Vanessa: When I am not in rehearsal for my company I’m doing office work for the company. I spend a lot of time thinking about ways to make the company better and researching issues that many people face so that I can perhaps create a piece about it.
Asana: How do you relax yourself?
Vanessa: I do enjoy naps with my two cats and listening to music in addition to practicing yoga.
Asana: Do you have other pastimes?
Vanessa: I enjoy drawing, teaching dance, traveling, and walks.
Asana: Does any of your family / friends practise yoga or dance?
Vanessa: My mother has practised with me several times and I do have many friends who practice.
Asana: Do you generally meet people / make friends with common interest?
Vanessa: Most of the people I meet are in the arts world and are very kind open people. I find that many people in the arts field practice yoga regularly.
Asana: You mention the ³desire to change the world. How and have you?
Vanessa: By creating pieces about social and political issues I hope to start conversations about the issues we face in our world. I hope that through my work I can show audiences a different side of issues that are all too familiar to most of us. I believe that every person I reach through my work walks away with knowledge of a new issue they did not know about before or perhaps a way to enact change for an issue they face.

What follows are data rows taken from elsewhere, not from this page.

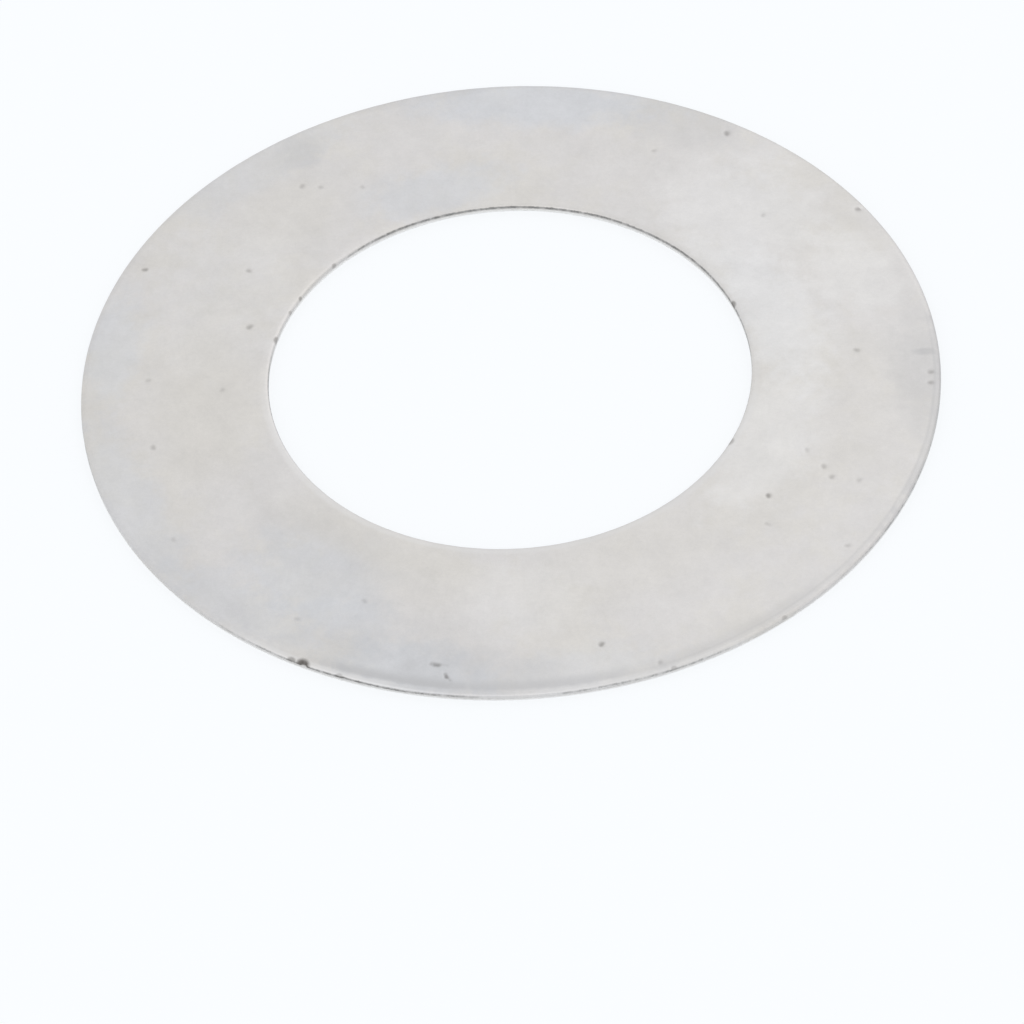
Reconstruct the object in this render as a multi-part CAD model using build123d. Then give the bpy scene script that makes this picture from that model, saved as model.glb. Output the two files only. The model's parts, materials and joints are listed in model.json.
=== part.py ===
from build123d import *
from math import cos, radians, tan
import os

# A flat shim ring, blanked and pierced from sheet steel in one stroke of a compound die.
# Millimetres, +Z up. The origin is the ring's centre, on the surface that it lies on.
# The burr side faces down, so both upper edges carry a rounded die roll.

# Driving dimensions
OUTSIDE_DIAMETER = 80.0
BORE_DIAMETER = 45.0
THICKNESS = 0.8

# What the die leaves on the two sheared walls, from the top face down
RIM_ROLL_WIDTH = 0.60    # how far the rim's die roll reaches across the top face
RIM_ROLL_DEPTH = 0.26    # how far it comes down the wall
BORE_ROLL_WIDTH = 0.38   # the same two for the bore, which was cut with less clearance
BORE_ROLL_DEPTH = 0.18
TORN_HEIGHT = 0.28       # top of the torn zone above the bottom face, on both walls
TORN_ANGLE = 8.0         # lean of the torn zone into the metal, degrees
EDGE_BREAK = 0.03        # chamfer where the burr was knocked off

# Nicks in the rim's upper edge from rough handling: azimuth in degrees from +X, and the
# width along the rim and depth into it at the top face. They run out down the wall.
RIM_NICKS = {
    "deep nick": (240.4, 0.86, 0.30),
    "shallow nick beside it": (238.8, 0.60, 0.16),
}
NICK_TILT = 22.0         # how far the blow that made them leaned from upright, degrees


def sheared_wall(radius, outward, roll_width, roll_depth):
    """Draw one sheared wall of the half-section and return its top and foot points.

    outward is +1 on the rim, where the metal lies inside the radius, and -1 on the bore.
    The smooth land between the die roll and the torn zone lies at the radius itself.
    """
    def point(inset, height):
        return (radius - outward * inset, height)

    roll = EllipticalCenterArc(
        center=point(roll_width, THICKNESS - roll_depth),
        x_radius=roll_width,
        y_radius=roll_depth,
        start_angle=90,
        arc_size=-90 * outward,
    )
    torn_lean = (TORN_HEIGHT - EDGE_BREAK) * tan(radians(TORN_ANGLE))
    land = Line(roll @ 1, point(0, TORN_HEIGHT))
    torn_zone = Line(land @ 1, point(torn_lean, EDGE_BREAK))
    broken_edge = Line(torn_zone @ 1, point(torn_lean + EDGE_BREAK, 0))
    return roll @ 0, broken_edge @ 1


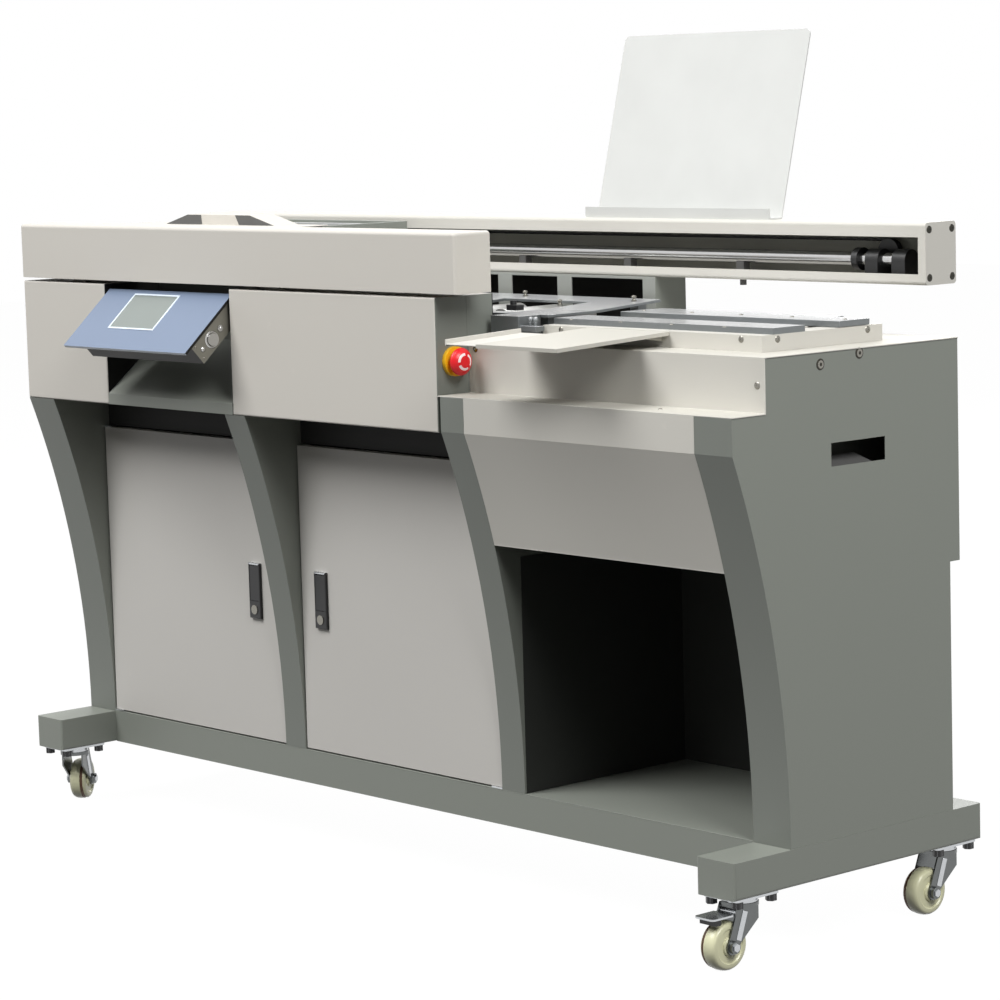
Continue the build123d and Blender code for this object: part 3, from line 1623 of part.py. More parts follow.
def all_pieces():
    pieces = cabinet_pieces()
    pieces.update(rail_pieces())
    pieces.update(working_pieces())
    pieces.update(fitted_pieces())
    pieces.update(caster_pieces())
    return pieces


def middle_shift(pieces):
    # Puts the origin under the middle of everything, on the floor
    boxes = [piece.bounding_box() for piece in pieces.values()]
    middle_x = (min(box.min.X for box in boxes) + max(box.max.X for box in boxes)) / 2
    middle_y = (min(box.min.Y for box in boxes) + max(box.max.Y for box in boxes)) / 2
    return Pos(-middle_x, -middle_y, 0)


os.makedirs("parts", exist_ok=True)
built = all_pieces()
shift = middle_shift(built)
print(len(built), "pieces moved by", shift.position.X, shift.position.Y)
for name, piece in built.items():
    export_step(shift * piece, "parts/" + name + ".step")
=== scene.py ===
import json
import math

import bmesh
import bpy
from mathutils import Matrix, Vector


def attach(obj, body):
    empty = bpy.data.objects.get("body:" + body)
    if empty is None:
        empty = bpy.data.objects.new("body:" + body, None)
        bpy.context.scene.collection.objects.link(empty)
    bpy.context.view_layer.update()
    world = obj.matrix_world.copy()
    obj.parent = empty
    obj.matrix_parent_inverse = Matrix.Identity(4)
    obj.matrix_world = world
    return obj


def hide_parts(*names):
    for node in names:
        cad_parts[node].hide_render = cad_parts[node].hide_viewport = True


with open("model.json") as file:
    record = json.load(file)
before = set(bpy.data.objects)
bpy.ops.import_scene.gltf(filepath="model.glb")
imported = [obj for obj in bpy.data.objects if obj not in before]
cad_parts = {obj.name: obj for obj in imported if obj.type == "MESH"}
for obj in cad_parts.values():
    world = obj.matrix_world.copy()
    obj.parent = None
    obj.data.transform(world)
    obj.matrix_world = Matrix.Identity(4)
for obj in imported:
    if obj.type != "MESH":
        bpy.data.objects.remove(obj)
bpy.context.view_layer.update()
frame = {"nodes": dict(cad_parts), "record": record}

bodyOf = {n: body for body, members in frame["record"]["behaviour"]["bodies"].items() for n in members}


# Shader maths: an expression on wrapped sockets adds its Math nodes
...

Asana: Having grown up in a small town but now live in New York City, where is your ideal home?
Vanessa: That’s a tough question; both places are very different and have unique things to offer. NYC is a great place to grow as an artist while where I used to live is much calmer and slow paced. I enjoy spending time in both places.
Asana: Is there any location you would like to visit, to perform or to live?
Vanessa: I would love to go on a world tour someday with my dance company and to share my work with those around the world. I love to explore different cultures and meeting new people so I am open to wherever the wind takes me.